Poisoning in the home is, unfortunately, a very common thing to occur. Out of the over two million calls a year Poison Control receives, over 80% of the calls are related to children. It’s important that we keep our homes safe for our children. Listed below are some tips to preventing poisoning within your home.
1. Store all medicines and chemicals in a cabinet your children cannot get into. To ensure they can’t get into the harmful chemicals and medicines, place a child lock on the cabinet.
2. Store potential poisons in their original containers. Do not place the poisons in a milk jug or juice bottle. If your child gets hold of it, they will associate the container with something good and be encouraged to ingest the contents.

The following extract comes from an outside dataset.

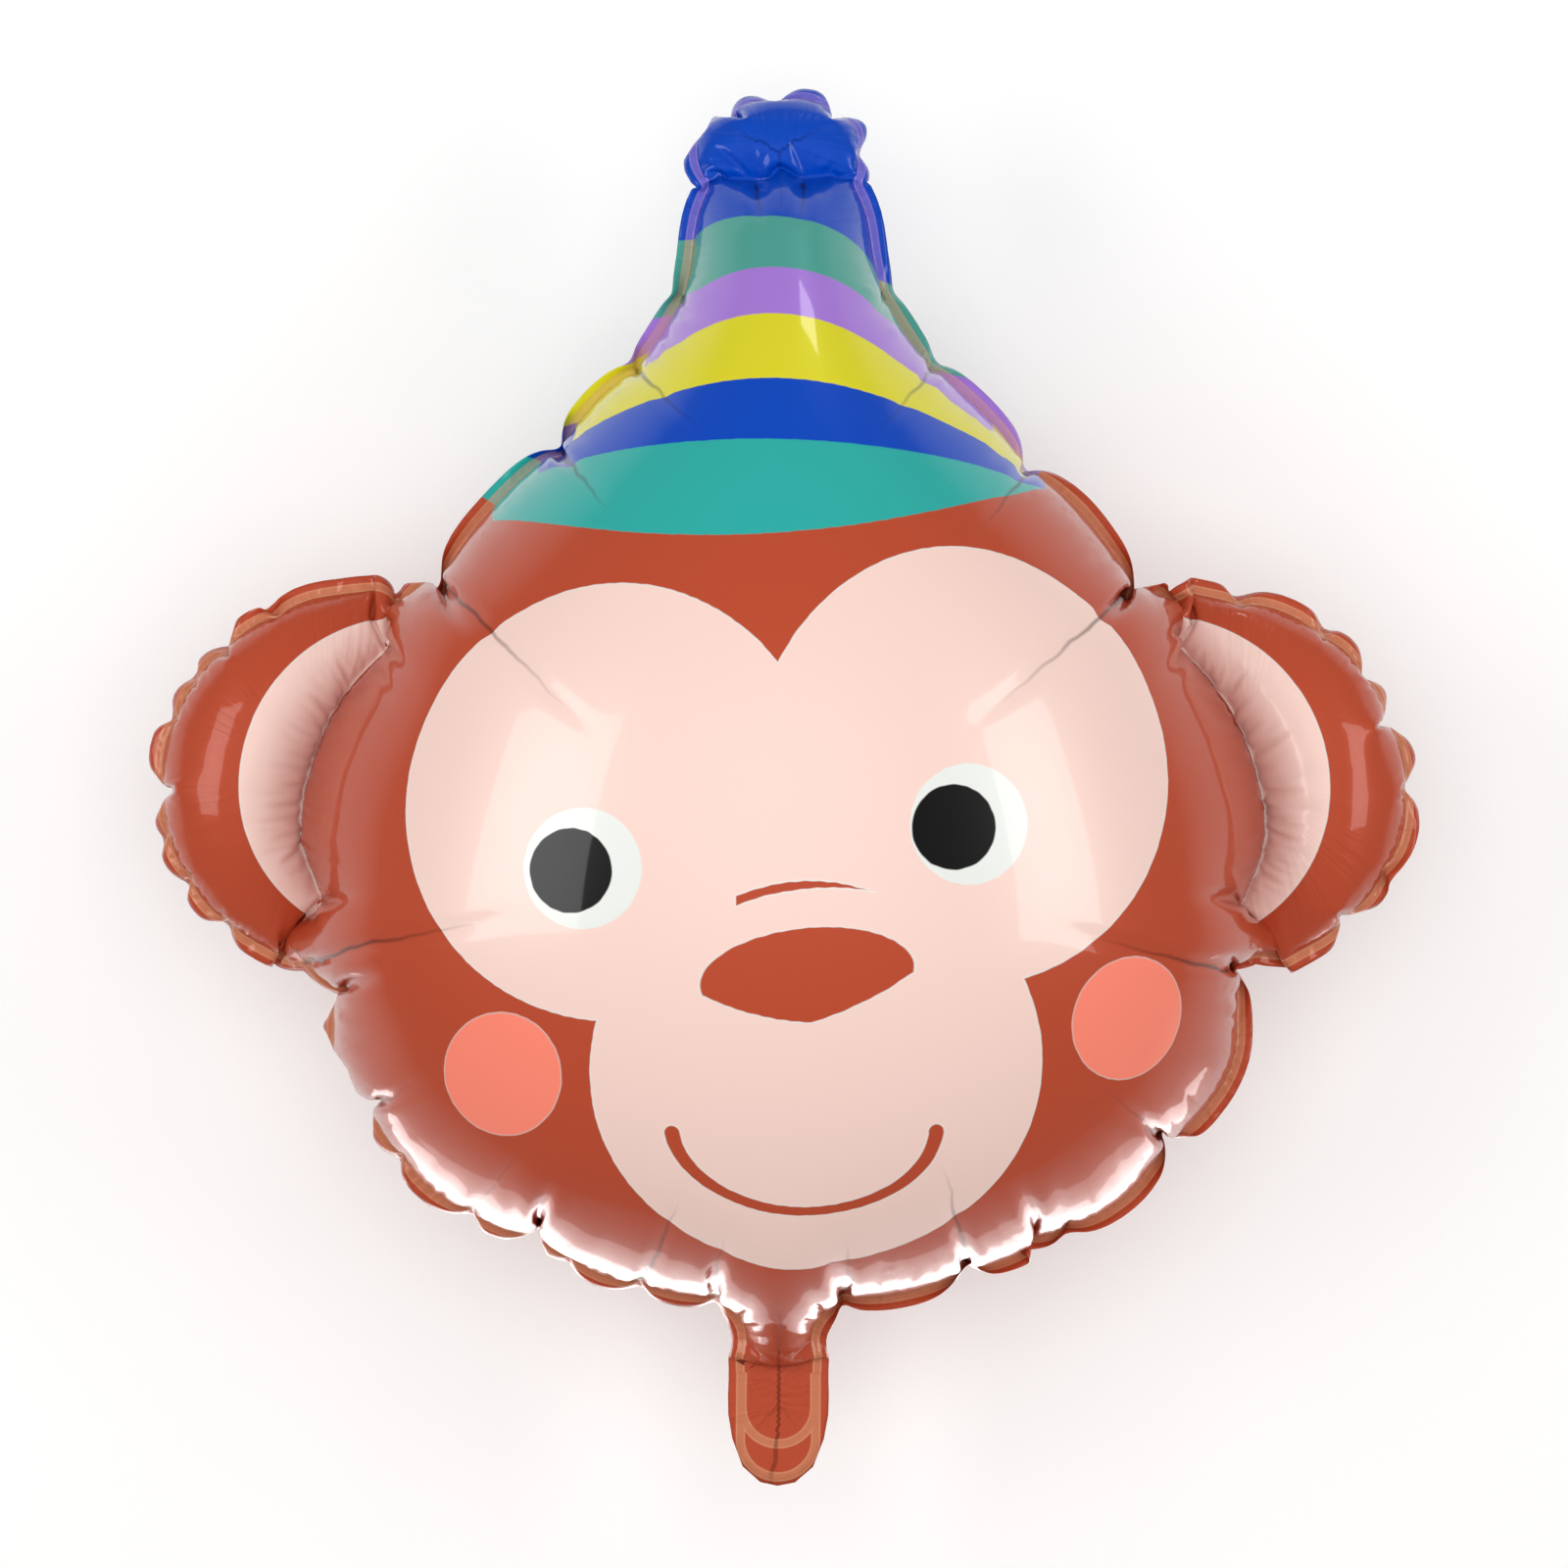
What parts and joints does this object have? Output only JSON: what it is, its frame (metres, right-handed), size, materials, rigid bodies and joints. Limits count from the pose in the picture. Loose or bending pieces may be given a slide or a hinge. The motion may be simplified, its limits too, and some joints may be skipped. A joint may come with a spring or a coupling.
{
  "type": "monkey foil balloon",
  "caption": "Filled foil party balloon shaped as a monkey's head in a striped, pointed hat with a pom-pom, with ears, puckered seams and a flat filling tail.",
  "frame": {"origin": "on the floor, under the middle of the outline", "axes": "+X across the face to the viewer's right, +Y from the tail towards the hat's pom-pom, +Z out of the face; the balloon lies on its back"},
  "size_m": [0.5128, 0.5756, 0.2481],
  "materials": {
    "front_print": "printed metallised film, satin gloss",
    "back_print": "printed metallised film, satin gloss"
  },
  "bodies": {
    "root": {"front_foil": "front_print", "back_foil": "back_print"}
  },
  "joints": []
}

3. Never mix products. This could create harmful fumes when inhaled.
4. Make sure that your medicines are in childproof bottles. If the child does happen to get hold of the medicine, at least they won’t be able to open the bottle and potentially poison themselves.
5. Keep indoor plants out of reach of your little ones. Some indoor plants may be poisonous when touched or ingested, and a child or a pet are likely going to put these sorts of things in their mouth.
6. Stay away from areas that have been recently sprayed with pesticides or fertilizer.
7. Never refer to medicine as candy. Your child will believe you and think that it’s okay for them to eat it without you administering it to them.
8. Check the label of the medicine being administered to see the proper dosage each time.
9. Safely dispose of all medicines. If you just toss unused or expired medication in the garbage, there is a possibility that a small child will get into the garbage and ingest any harmful medication that is left. Dispose of medication by flushing it down the toilet or taking the garbage right outside as soon as you place the medicine in there.
10. Have your home and your child tested for lead regularly, especially if you live in an older home.
11. Keep the Poison Control number nearby in case a poisoning has occurred.
12. Ensure that your child cannot use a chair or step stool to reach the hard-to-reach medicines and chemicals. Even if you think they can’t, they probably can, so keep a lock on that cabinet anyways.
Signs of Poisoning
Be sure to be on the lookout for signs of a poisoning. People whom have just been poisoned usually display these symptoms:
* Difficulty breathing
* Difficulty speaking
* Foaming or burning of the mouth
If you believe someone has been poisoned, call the Poison Control immediately. When you call, ensure that you have the following information on hand:
* Victim’s condition, age, and weight
* When the product was consumed
* What they consumed
* How much was taken in
* Your name and phone number
You used to be advised to induce vomiting if you know a child has been poisoned, but now The American Academy of Pediatrics advises against it. You could potentially do more harm to them than good.
Witnessing someone who has been poisoned is very scary. It’s important that you stay calm, though, and get help right away. Every second counts after the toxin has been consumed, so be quick when calling for help. Poisonings can be prevented, so ensure that you take into consideration these tips to help guarantee that poisonings do not take place in your home.